Sole-occupancy units such as houses or flats must be provided with facilities including:
· a kitchen sink and facilities for the preparation and cooking of food
· a bath or shower
· a toilet and washbasin
· laundry facilities (or access to them)
Owners of buildings where the age of the building is significant should consider a review of their building and whether upgrading the building to the current safety standards would be appropriate.
Regardless of the age of a building, the Municipal Building Surveyor can inspect a building and, if they assess that there is an unacceptable risk to life, safety, health or amenity, can take enforcement action.
The Building Act 1993 empowers local councils to take enforcement action in relation to buildings to ensure compliance with these standards. This includes the power to make a building notice or order against a building that is unfit for occupation or is a danger to health, safety or life, regardless of time of construction.

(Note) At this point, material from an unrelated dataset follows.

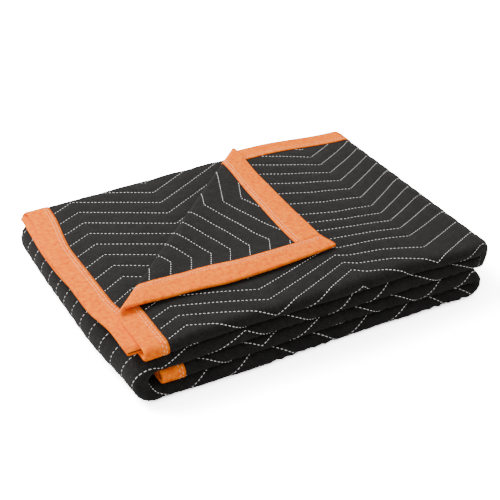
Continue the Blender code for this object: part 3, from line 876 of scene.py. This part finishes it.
# On the tape the thin white thread takes on the orange that lies under it
pale_thread = spun_thread("pale_thread", "#F0B480", "#FFE0BE")
tape_sewing = sewing("tape_sewing", tape_stitches(), pale_thread)


# The floor is a plain white studio surface, and soft light comes from above and from the left.
# Neither is part of the pad.
FLOOR_HALF = 6.0
PAPER_SEEN = 11.0
LAMP_AIM = (0, 0, 0.03)


def studio_white():
    """Matt white paper, overexposed as the camera sees it, which takes a soft grey shadow."""
    material = bpy.data.materials.new("studio_white")
    material.use_nodes = True
    tree = material.node_tree
    shader = tree.nodes["Principled BSDF"]
    shader.inputs["Roughness"].default_value = 0.95
    shader.inputs["Specular IOR Level"].default_value = 0.1
    place = add(tree, "ShaderNodeTexCoord").outputs["Object"]
    paper_mm = 400.0
    paper = add(tree, "ShaderNodeTexNoise", {"Scale": 1000 / paper_mm, "Detail": 1.0}, {"Vector": place})
    tone = add(tree, "ShaderNodeValToRGB", links={"Fac": paper.outputs["Fac"]})
    tone.color_ramp.elements[0].color = linear("#B4B4B4")
    tone.color_ramp.elements[1].color = linear("#BABABA")
    tree.links.new(tone.outputs["Color"], shader.inputs["Base Color"])
    overexposed = add(tree, "ShaderNodeBsdfDiffuse", {"Color": (PAPER_SEEN, PAPER_SEEN, PAPER_SEEN, 1.0)})
    camera_sees = add(tree, "ShaderNodeLightPath").outputs["Is Camera Ray"]
    seen = add(
        tree, "ShaderNodeMixShader",
        links={0: camera_sees, 1: shader.outputs["BSDF"], 2: overexposed.outputs["BSDF"]},
    )
    tree.links.new(seen.outputs["Shader"], tree.nodes["Material Output"].inputs["Surface"])
    return material


floor_mesh = bmesh.new()
bmesh.ops.create_grid(floor_mesh, x_segments=2, y_segments=2, size=FLOOR_HALF)
floor_data = bpy.data.meshes.new("floor")
floor_mesh.to_mesh(floor_data)
floor_mesh.free()
floor = bpy.data.objects.new("floor", floor_data)
floor.data.materials.append(studio_white())
bpy.context.scene.collection.objects.link(floor)

Lamp = namedtuple("Lamp", "name place size watts")
LAMPS = (
    Lamp(name="soft_key", place=(-0.9, 0.9, 1.7), size=1.4, watts=80.0),
    Lamp(name="soft_fill", place=(-1.2, -1.4, 1.3), size=1.6, watts=9.0),
)
for lamp in LAMPS:
    light = bpy.data.lights.new(lamp.name, "AREA")
    light.energy = lamp.watts
    light.size = lamp.size
    holder = bpy.data.objects.new(lamp.name, light)
    holder.location = lamp.place
    holder.rotation_euler = (Vector(LAMP_AIM) - Vector(lamp.place)).to_track_quat("-Z", "Y").to_euler()
    bpy.context.scene.collection.objects.link(holder)

world = bpy.data.worlds.new("studio")
world.use_nodes = True
world.node_tree.nodes["Background"].inputs["Color"].default_value = (1.0, 1.0, 1.0, 1.0)
world.node_tree.nodes["Background"].inputs["Strength"].default_value = 1.0
bpy.context.scene.world = world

Penalties apply for breaches of building standards. These range from on the spot fines, fixed fines between 5 and 50 penalty units for specified breaches, prosecutions, and building closure orders.
Enforcement can be carried out by an MBS or the Chief Officer of the fire brigade (CFA or MFB). An MBS also has the power to prosecute an owner for failure to comply with the BA.
3. Fair Trading Provisions
(enforced by Consumer Affairs Victoria)
The Fair Trading Act 1987 (FTA) is the main legislation that protects consumers in Victoria. It sets out the rights and duties of both tenants and landlords or agents in their relationship as consumer (tenant) and trader/supplier (landlord/agent).
A residential tenancy agreement is a consumer contract, and so is bound by this Act. The FTA has sections which deal with misleading and deceptive conduct, whether a product such as a rented home is fit for purpose, bait advertising, and unfair terms.
There are serious penalties for breaching the FTA.